2 models of communication
- Encoding – decoding
2. Inferring
Encoding – decoding
The sender wants to communicate, they encode in a message (like language), and the receiver decodes (understands)
- “How are you?”
- The classical model of communication
- Not the same as Stuart Hall’s chapter
Inferring
The decoder also has to infer the meaning in addition to the language (mostly from social context - tone, body language, etc.)
- “I’m fine”
- In sociology, the communication model doesn’t work
- We don’t know the code in which it was encoded
- The decoder could interpret “I’m fine” in many ways
- It’s impossible to know from just language
Supra-sentential level
Meaning “the level above the sentence”
Highest level of analysis
* Focus on the context in which sentences occur or look for macrostructures (storytelling, is there a story? Just description or plot? What’s the plot? What is the point? What’s interesting about it?)
Texts have properties that can’t be explained
- From the properties of sentences
- In linguistic terms
What makes words distinct from sentences? (The answer is not that sentences consist of words.)
Words pertain to language while sentences pertain to authors or speakers.
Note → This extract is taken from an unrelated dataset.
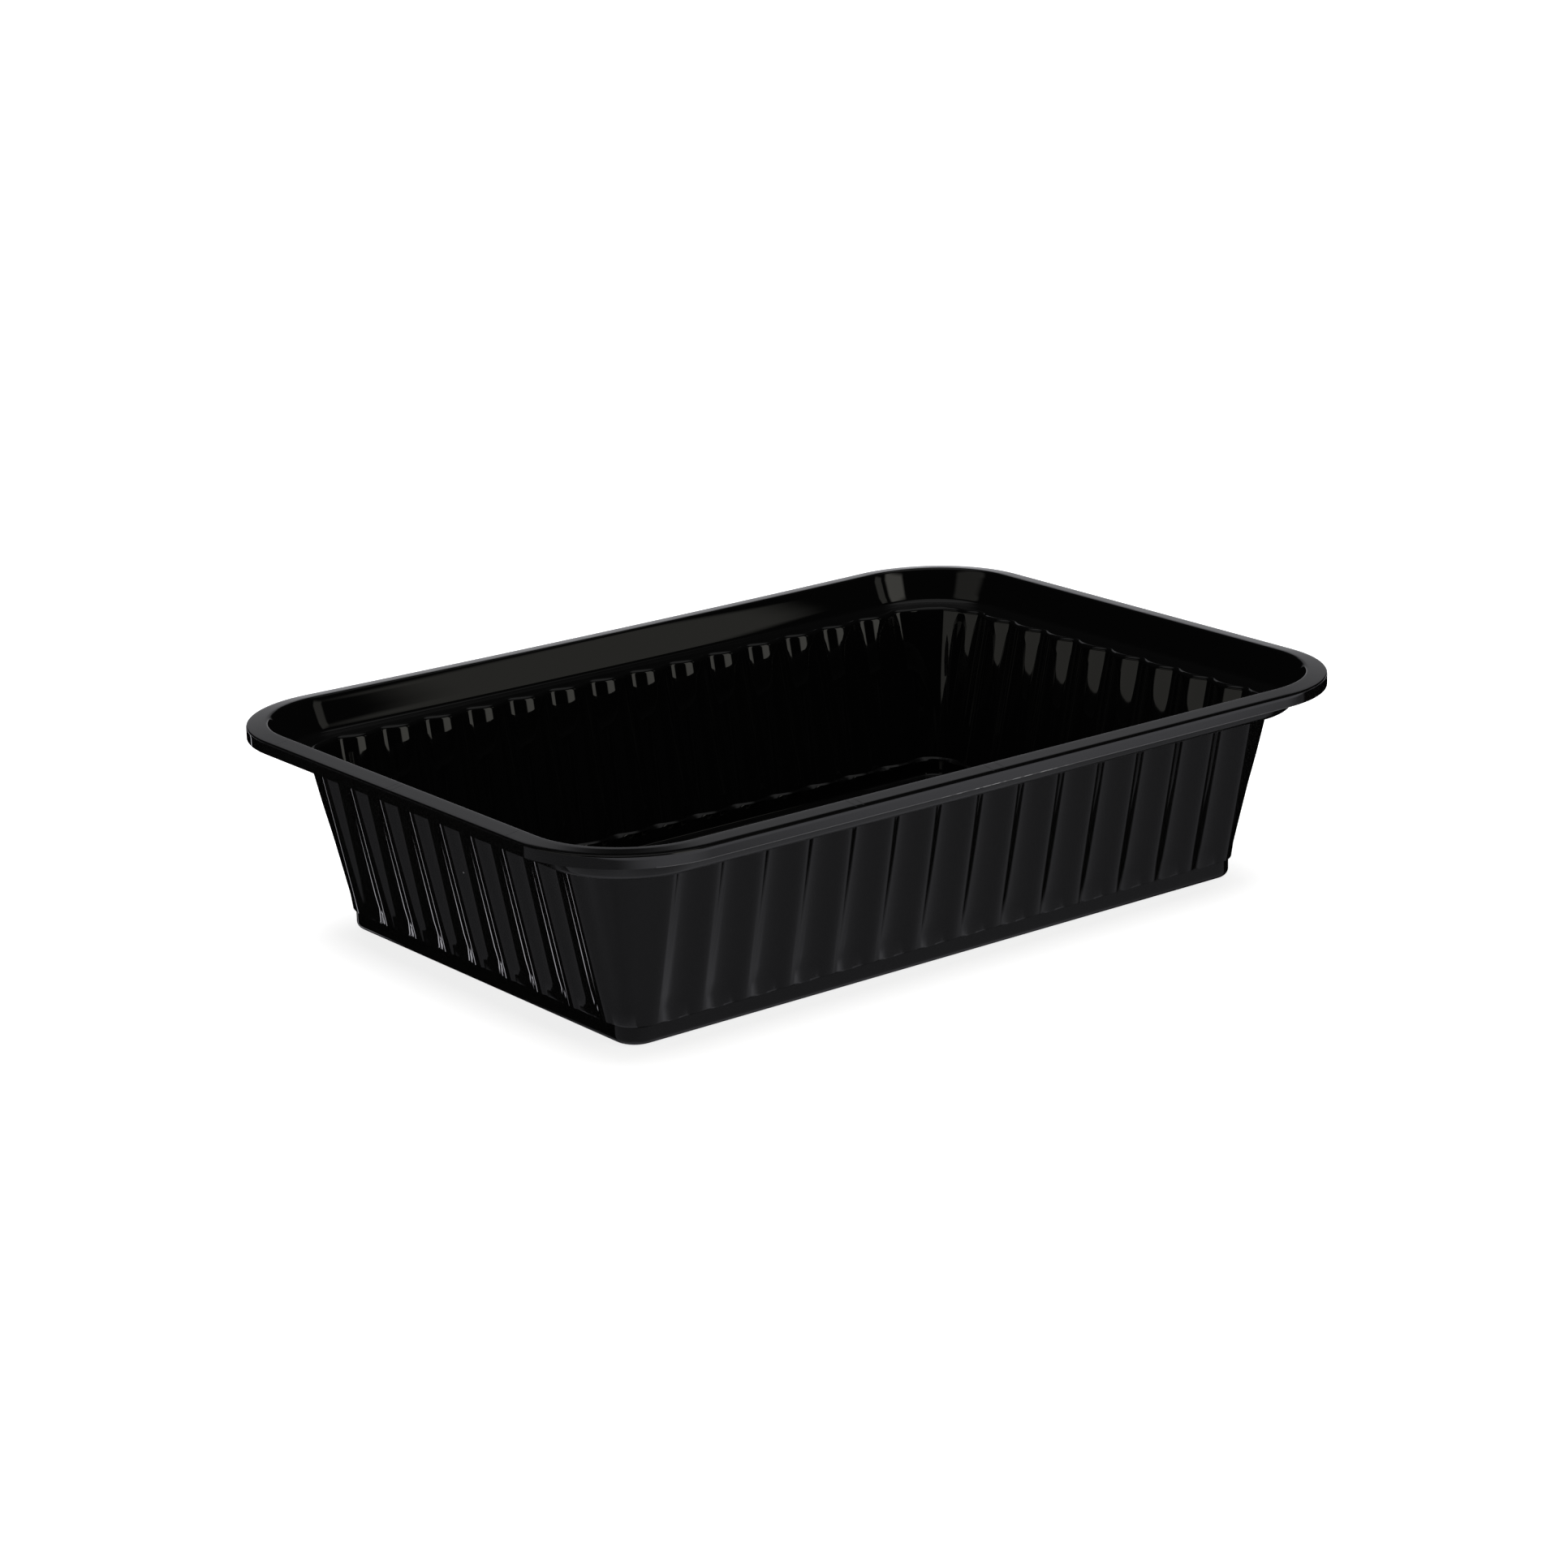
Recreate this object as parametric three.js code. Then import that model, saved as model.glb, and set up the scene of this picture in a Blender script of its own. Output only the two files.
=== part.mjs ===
// An open rectangular food tray, moulded in one piece from black polypropylene sheet.
// A flat rim runs round the mouth and turns down into a short skirt. Inside the rim a plain
// band slopes down to a ledge, and from the ledge a fluted wall runs down to a plain band
// round the base. Millimetres, +Z up, +X along the long side, origin on the table under
// the middle of the tray.
//
// A height is measured from the table. An inset is measured inward from the rim's outline,
// square to it, so every level line of the tray is parallel to the rim.
import * as THREE from 'three';

// Rim.
const RIM_LENGTH = 172;
const RIM_WIDTH = 120;
const RIM_CORNER_RADIUS = 21.8;
const RIM_TOP = 38.9; // at the inner edge of the flange
const FLANGE_WIDTH = 3.3;
const FLANGE_FALL = 0.12; // the flange falls outward, per millimetre
const FLANGE_EDGE_RADIUS = 0.35;
const MOUTH_RADIUS = 0.65; // where the flange turns down into the tray
const SKIRT_FOOT = 36.28;

// Plain upper band and ledge.
const LEDGE_TOP = 32.8;
const LEDGE_OUTER_INSET = 6.88; // where the lines of the band and the ledge cross
const BAND_DRAFT = 0.524; // inset gained per millimetre going down
const BAND_FOOT_RADIUS = 1.3;
const LEDGE_EDGE_RADIUS = 1;

// Fluted wall. Narrow ridges stand out on the outside, with broad grooves between them.
const WALL_INSET = 9.97; // outer face of the ridges, at the height of the ledge
const WALL_DRAFT = 0.226;
const WALL_FOOT = 3.95;
const FLUTES_LONG_SIDE = 14; // whole flutes from one end ridge of the side to the other
const FLUTES_SHORT_SIDE = 8;
const FLUTE_SLOPE_TOP = 0.48; // of a flute's flank, at the ledge
const FLUTE_SLOPE_FOOT = 0.37;
const RIDGE_ROUND = 1.2; // from the middle of a ridge to its flank
const GROOVE_ROUND = 2.8;
const CORNER_SHARE_TOP = 0.38; // the corners stand back by this share of a groove's depth
const CORNER_SHARE_FOOT = 0.61;
const CORNER_RIDGE_TURN = THREE.MathUtils.degToRad(51); // from the end of the long side
const CORNER_RIDGE_HEIGHT = 0.25;
const CORNER_RIDGE_FADE = [13, 25]; // gone below the first height, full above the second

// Base.
const BASE_BAND_INSET = 17.45;
const BASE_BAND_TOP = 3.4;
const BASE_RADIUS = 1.3;

// Sheet, and how the cooled rim has moved: the long sides are drawn in and sag a little.
const SHEET = 0.6;
const RIM_DRAWN_IN = 0.87;
const RIM_SAG = 0.37;

// How finely the shape is drawn.
const POINTS_PER_FLUTE = 6;
const CORNER_STEPS_FLUTED = 12;
const CORNER_STEPS_PLAIN = 10;
const LONG_STEPS_PLAIN = 12;
const SHORT_STEPS_PLAIN = 6;

const halfLong = RIM_LENGTH / 2 - RIM_CORNER_RADIUS; // half of the straight part of a side
const halfShort = RIM_WIDTH / 2 - RIM_CORNER_RADIUS;
const flutePitch = (2 * halfLong) / FLUTES_LONG_SIDE;
const shortEnd = halfShort - (flutePitch * FLUTES_SHORT_SIDE) / 2; // past the last ridge

// ---- The way round ----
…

We don’t make words, and so we can look them up in the dictionary if we don’t understand. But we do make sentences, so we have to ask the speaker for their communicative intention if we don’t understand.
Comparing the number of occurrences of the keyword “globalisation” in newspapers with the amount of international trade for the same period of time is an example of word co-occurrence study. True or false?
False
Why encoding/decoding model of communication is insufficient for the analysis of discourse (the use of language in society)?
The encoding and decoding model of communication doesn’t work for social science because we don’t know the code in which messages were encoded. For example, a decoder could interpret “I’m fine” in many ways and it’s impossible to know from just language. Rather, the decoder also has to infer the meaning in addition to the language (mostly from social context - like tone, body language, etc.)